Die jüngsten Romane des weit über achtzigjährigen Martin Walser gehen dieser Frage mit einer aufreizenden Konsequenz zur Reduktion nach: Denn was im Menschen bleibt, ist das, was schon immer den heimlichen Urgrund bildete - der Trieb, und der befindet sich in fortwährendem Spielkrieg oder Kriegsspiel mit der Kultur, diesen Trieb zu kostümieren.

Walser erzählt vom Begehren, und vor allem erzählt er von den komischen Anfällen, die das Begehren in hinfällig werdenden Körpern auslöst. Männlichen Körpern. Es geschieht Streckung, wo doch eher Krümmung herrscht. Es geschieht Straffung, wo sich längst Schlaffungsgebiete ausdehnen. Es geschieht Verhältnis auf Verhältnis, und dies im Gitter geordneter Verhältnisse. So sind Walsers Romane Erzählungen über das unvernünftige Gemisch aus überspannten Erwartungen, ewigen Verlockungen und einer lüsternen Vorfreude - die doch ihre Zugehörigkeit zur Gattung der Nachklänge nicht verbergen kann.

»Die Inszenierung« porträtiert den Theaterregisseur Augustus Baum, Krankenhauspatient nach Kollaps, verheiratet mit einer Nervenärztin, in Liebesstunden verstrickt mit der Nachtschwester Ute-Marie. Baum wurde aus Proben zu Tschechows »Möwe« gerissen. Dieses Stück als Gleichnis vom Künstler, dem jeder Mensch, dem jede Regung, dem jede Beobachtung Material ist. Walsers Kunst verknüpft auf brillante Weise die Privatstory mit Melancholien über den Kunstbetrieb, mit Bezügen zum Stück des Russen; das Erzählerische und der essayistische Assoziierstoff tanzen elegant ins Tiefe oder tänzeln ebenso leichtköpfig im Seichten. Der Roman hat keinen Erzähler, er ist konzentriert auf schnelle, spitze, verdichtete Dialoge (man hört die Dramaturgen der Theater schon lechzen).

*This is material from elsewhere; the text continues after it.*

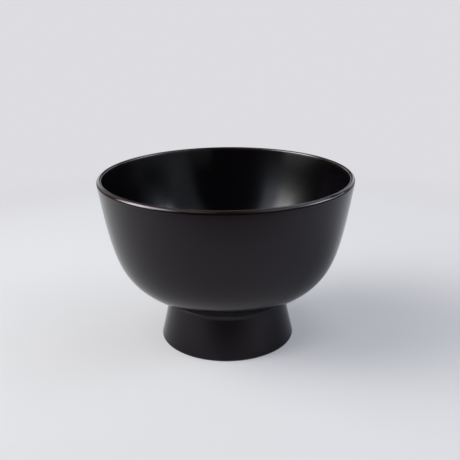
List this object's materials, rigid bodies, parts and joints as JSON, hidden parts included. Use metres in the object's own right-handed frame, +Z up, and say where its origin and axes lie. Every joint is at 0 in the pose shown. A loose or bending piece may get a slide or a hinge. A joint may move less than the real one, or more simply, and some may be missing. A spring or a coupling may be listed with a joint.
{
  "type": "soup bowl",
  "caption": "Black lacquered round soup bowl with a thin rounded lip, a steep wall, a full belly and a tall flared ring foot that is hollow beneath.",
  "frame": {"origin": "centre of the circle that the sole stands on, on the table", "axes": "+Z up along the axis that the bowl is turned about; X and Y alike, because the bowl is round"},
  "size_m": [0.12, 0.12, 0.0814],
  "materials": {
    "turned_wood": "turned, open grain, sealed with raw lacquer",
    "joint_putty": "matt, fine sawdust putty",
    "hemp_cloth": "plain weave soaked in lacquer",
    "inner_lacquer": "black, smooth, half gloss",
    "outer_lacquer": "black, smooth, satin",
    "sole_lacquer": "black, satin, rubbed duller on the sole"
  },
  "bodies": {
    "root": {"bowl_core": "turned_wood", "foot_core": "turned_wood", "neck_putty": "joint_putty", "rim_cloth": "hemp_cloth", "well_cloth": "hemp_cloth", "foot_cloth": "hemp_cloth", "inner_lacquer": "inner_lacquer", "outer_lacquer": "outer_lacquer", "sole_lacquer": "sole_lacquer"}
  },
  "joints": []
}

Walsers in den letzten Jahren vollzogene Hinwendung zu verschiedenartigsten Lebensläufen der Liebe ist logischerweise auch eine Abkehr: von den scharf und genau gezeichneten Emanzipations- und Sozialleidenskämpfen des Kleinbürgers auf dem Egoistenmarkt. Ich gestehe für mich als Leser: ein Verlust. Wahrscheinlich ist er momentan der Dichter der Großväter, die sich gehoben wähnen, wenn sie mit ihrem Enkel daherkommen und als dessen Papa angesprochen werden. Ein augenzwinkernder Dichter jener Altersgeilen mit Rennradsucht und Tour de France-Gelüsten (Doping ist alles!). Irgendwie kleinformatig. Wenig welthaltig. Auf Jugendwahn, nicht alt zu werden, antwortet hier der Wahnglaube, nicht alt zu sein.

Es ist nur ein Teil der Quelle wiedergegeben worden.